Está claro que si los principales países implicados recurren a
la inmigración masiva, asistiremos a una modificación étnica sustancial de sus poblaciones. Evidentemente, esto es imposible. Por meras razones de identidad, ningún país se arriesgará a hacer entrar en 10, 15 o incluso 20 años, a 23 (Francia), 26 (Italia) o 44 millones (Alemania) de inmigrantes, pues ninguna sociedad puede aceptar un cambio de tanta importancia en tan poco tiempo. Éste es el argumento principal de fondo para relativizar el sentido del informe de la ONU. Pero ningún país rico podrá tampoco prescindir, en el futuro, de los inmigrantes.

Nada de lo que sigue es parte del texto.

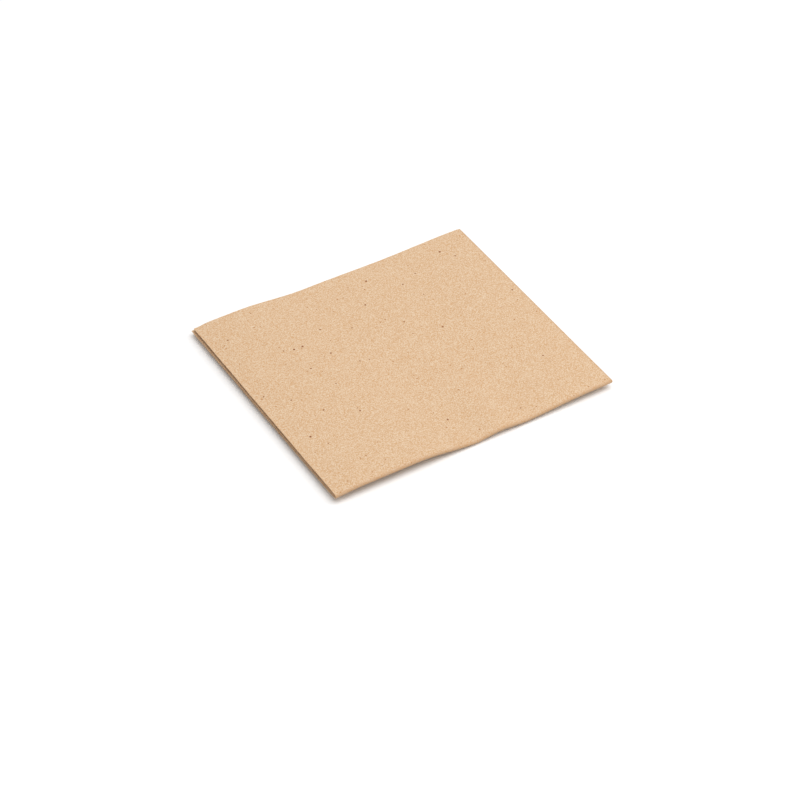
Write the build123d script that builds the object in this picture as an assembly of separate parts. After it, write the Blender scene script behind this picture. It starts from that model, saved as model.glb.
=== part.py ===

Por tanto, hay que establecer políticas contractuales a largo plazo con los países abastecedores de mano de obra, organizar los flujos, fomentar los contratos temporales, integrar realmente -a través de la escuela, de la cultura, de la participación ciudadana- a aquellos que ya están aquí, y por último, y no es la menor de las responsabilidades, procurar no asustar a los ciudadanos de los países de acogida. Ninguna política de emigración puede tener éxito si los pueblos se oponen a ella. Ésta es la principal lección que puede sacarse de las últimas décadas del siglo que acaba de terminar que vio renacer, a escala masiva y en países fuertemente democratizados, el racismo, la xenofobia y la exclusión étnica. Pero también sabemos que todas las identidades se van a transformar: ésta es una certeza para el siglo XXI. Más vale prepararse para ello, es decir, educar a los pueblos, en vez de confiar ciegamente en las leyes del mercado.
Sami Naïr es catedrático de la Universidad de París VIII y profesor invitado de la Universidad Carlos III.